The most powerful gravitational wave events are binary black hole mergers. As two black holes spiral inward, they orbit each other faster and faster, emitting gravitational waves of increasing frequency and amplitude. This characteristic signal, called a chirp, rises in pitch over seconds or minutes before culminating in the merger itself. The merger can radiate gravitational wave energy equivalent to several solar masses, making these events briefly the most powerful energy emissions in the universe.
Neutron star mergers also produce strong gravitational waves with an important bonus: they emit electromagnetic radiation (light, radio waves, gamma rays) as well. The first observed neutron star merger, GW170817 in August 2017, was detected simultaneously by LIGO, Virgo, and dozens of electromagnetic telescopes worldwide, inaugurating the era of multi-messenger astronomy.
How LIGO Detects Gravitational Waves
LIGO uses a technique called laser interferometry. Each LIGO detector consists of two perpendicular arms, each 4 kilometers long, arranged in an L shape. A laser beam is split and sent down both arms simultaneously, bouncing off mirrors at the far ends and returning to a detector at the junction. If both arms are exactly the same length, the returning beams interfere destructively and no signal is detected.
When a gravitational wave passes through the detector, it stretches one arm and compresses the other (and then reverses). This creates a tiny difference in the arm lengths, which shifts the interference pattern and produces a detectable signal. The length change LIGO must measure is extraordinarily small, typically less than 10-18 meters, about one-thousandth the diameter of a proton.
To achieve this sensitivity, LIGO employs a suite of sophisticated technologies including quantum-limited laser systems, active seismic isolation that reduces ground vibrations by a factor of a billion, ultra-pure mirrors suspended as pendulums to minimize thermal noise, and signal recycling techniques that effectively increase the laser power circulating in the arms. The two LIGO detectors are located 3,000 km apart (in Hanford, Washington, and Livingston, Louisiana) so that genuine gravitational wave signals can be confirmed by their simultaneous detection at both sites.
The First Detection and Beyond
On September 14, 2015, both LIGO detectors recorded a gravitational wave signal lasting about 0.2 seconds. The signal, designated GW150914, matched the predicted waveform for two black holes, with masses of approximately 36 and 29 solar masses, spiraling together and merging to form a single black hole of about 62 solar masses. The missing 3 solar masses were radiated away as gravitational wave energy. The event occurred about 1.3 billion light-years from Earth.
This detection was announced on February 11, 2016, and earned the 2017 Nobel Prize in Physics for Rainer Weiss, Kip Thorne, and Barry Barish. Since then, LIGO and its European counterpart Virgo have detected dozens of gravitational wave events, including mergers of neutron stars, mergers of a neutron star with a black hole, and numerous binary black hole mergers of varying masses.

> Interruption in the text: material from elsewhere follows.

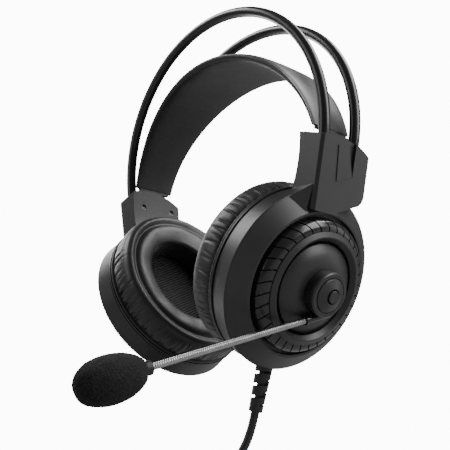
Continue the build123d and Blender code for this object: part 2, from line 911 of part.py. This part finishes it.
write("mic_hub", left(mic_hub()))
write("mic_hub_clip", left(hub_clip()))
write("mic_knob", left(mic_knob()))
write("mic_knob_cap", left(mic_cap()))
write("mute_button", left(mic_button()))
write("boom_socket", left(boom_socket()))
write("mic_boom", left(boom()))
write("capsule_holder", left(capsule_holder()))
write("mic_capsule", left(capsule()))
write("foam_windscreen", left(windscreen()))

write("strain_relief", relief())
write("cord_lead", cord_piece(cord_route))
write("cord_coil", coil())
write("cord_tie", tie())
write("cord_tail", cord_piece(tail_route))
write("plug_body", plug_body())
write("plug_pin", plug_pin())
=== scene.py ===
import json
import math
import random

import bmesh
import bpy
from mathutils import Matrix, Vector, noise


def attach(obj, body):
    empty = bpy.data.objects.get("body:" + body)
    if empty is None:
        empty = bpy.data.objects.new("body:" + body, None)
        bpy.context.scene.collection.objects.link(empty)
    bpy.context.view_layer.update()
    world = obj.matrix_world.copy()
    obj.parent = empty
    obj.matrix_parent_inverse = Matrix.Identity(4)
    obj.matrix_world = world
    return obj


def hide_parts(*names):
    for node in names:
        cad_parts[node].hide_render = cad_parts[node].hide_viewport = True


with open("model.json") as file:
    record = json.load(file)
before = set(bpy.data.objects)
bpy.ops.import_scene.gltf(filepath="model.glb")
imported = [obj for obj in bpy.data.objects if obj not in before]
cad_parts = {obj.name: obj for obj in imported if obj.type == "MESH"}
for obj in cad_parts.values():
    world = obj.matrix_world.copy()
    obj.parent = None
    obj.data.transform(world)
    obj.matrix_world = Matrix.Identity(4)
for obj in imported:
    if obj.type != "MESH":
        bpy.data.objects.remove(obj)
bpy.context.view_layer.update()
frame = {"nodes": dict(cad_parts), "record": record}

MM = 0.001
TAU = 2 * math.pi

# ---- Sizes shared with the CAD model, in millimetres -------------------------------------

CUP_SPREAD = 31.0
TOE_IN = math.radians(25.4)
CUSHION_RADIUS = 47.3
EAR_X, EAR_Y, EAR_SHIFT = 24.3, 26.2, -4.5
STRAP_Y = 3.5
STRAP_CENTRE_Z = 51.0
STRAP_INNER = (76.5, 68.6)
STRAP_OUTER = (79.4, 76.0)
STRAP_END_Z = 65.8
STRAP_HALF_TOP, STRAP_HALF_END = 23.5, 12.7
HUB_STATION_BOOM = 46.0
BOOM_OFFSET = 11.8
BOOM_DIP = math.radians(19.6)
BOOM_FROM, BOOM_TO, BOOM_RADIUS = 12.0, 101.0, 1.65
FOAM_FROM, FOAM_LENGTH, FOAM_RADIUS = 102.8, 34.4, 11.3
GROUND = -128.0
CORD_DIAMETER = 4.5
RELIEF_TILT = math.radians(17.0)
RELIEF_RADIUS, RELIEF_STATION = 46.8 - 1.5, 21.5
RELIEF_LENGTH = 27.0
COIL_CENTRE = (-13.5, -34.0)
COIL_RADIUS = 25.0
COIL_COLUMNS, COIL_ROWS = 3, 4
TIE_WALL = 0.8


def cup_point(x, y, t):
    """A point of the left cup's frame, x to the back, y up, t outwards, in metres."""
    out = Vector((math.cos(TOE_IN), 0, -math.sin(TOE_IN)))
    back = Vector((0, 1, 0))
    up = out.cross(back)
    return (Vector((CUP_SPREAD, 0, 0)) + back * x + up * y + out * t) * MM


def mirrored(point):
    """The same point on the right cup."""
    return Vector((-point.x, point.y, point.z))


# ---- Camera ------------------------------------------------------------------------------

def make_camera():
    """Camera low in front of the left cup, turned a little about its own axis."""
    azimuth, elevation, roll = math.radians(48.4), math.radians(-14.35), math.radians(0.39)
    target = Vector((-0.78, -0.88, 28.63)) * MM
    distance = 0.47415
    back = Vector((
        math.sin(azimuth) * math.cos(elevation),
        -math.cos(azimuth) * math.cos(elevation),
        math.sin(elevation),
    ))
    right = Vector((math.cos(azimuth), math.sin(azimuth), 0))
    up = back.cross(right)
    tilted_right = right * math.cos(roll) + up * math.sin(roll)
    tilted_up = up * math.cos(roll) - right * math.sin(roll)
    data = bpy.data.cameras.new("camera")
    data.lens = 66.14
    data.sensor_width = 36.0
    data.clip_start = 0.01
    camera = bpy.data.objects.new("camera", data)
    bpy.context.collection.objects.link(camera)
    turn = Matrix((tilted_right, tilted_up, back)).transposed().to_4x4()
    camera.matrix_world = Matrix.Translation(target + back * distance) @ turn
    bpy.context.scene.camera = camera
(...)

The gravitational wave catalog has revealed populations of black holes with masses that were unexpected from electromagnetic observations alone. Some of the detected black holes have masses of 50, 60, or even 80 solar masses, larger than what standard stellar evolution models typically predict. These observations are driving new understanding of how massive stars live and die, and whether some of these black holes formed through successive mergers of smaller ones.
The Future of Gravitational Wave Astronomy
Gravitational wave detection is still in its early stages. Planned upgrades to LIGO and Virgo, along with new detectors like KAGRA in Japan and LIGO-India, will increase sensitivity and improve the ability to locate sources on the sky. The space-based detector LISA (Laser Interferometer Space Antenna), planned for launch in the 2030s, will detect gravitational waves at much lower frequencies than ground-based detectors, opening access to massive black hole mergers at the centers of galaxies, thousands of compact binary systems in our own galaxy, and potentially signals from the early universe.
Pulsar timing arrays, which monitor the precise arrival times of radio pulses from dozens of millisecond pulsars, are sensitive to gravitational waves with periods of years to decades. In 2023, several pulsar timing collaborations reported evidence for a gravitational wave background, a low-frequency hum of gravitational waves permeating the universe, likely produced by the combined effect of millions of supermassive black hole binaries throughout cosmic history.
Gravitational waves are a direct prediction of general relativity, confirmed by LIGO in 2015. They provide an entirely new way to observe the universe, complementing electromagnetic telescopes and revealing phenomena that are invisible to light, such as black hole mergers and the earliest moments after the Big Bang.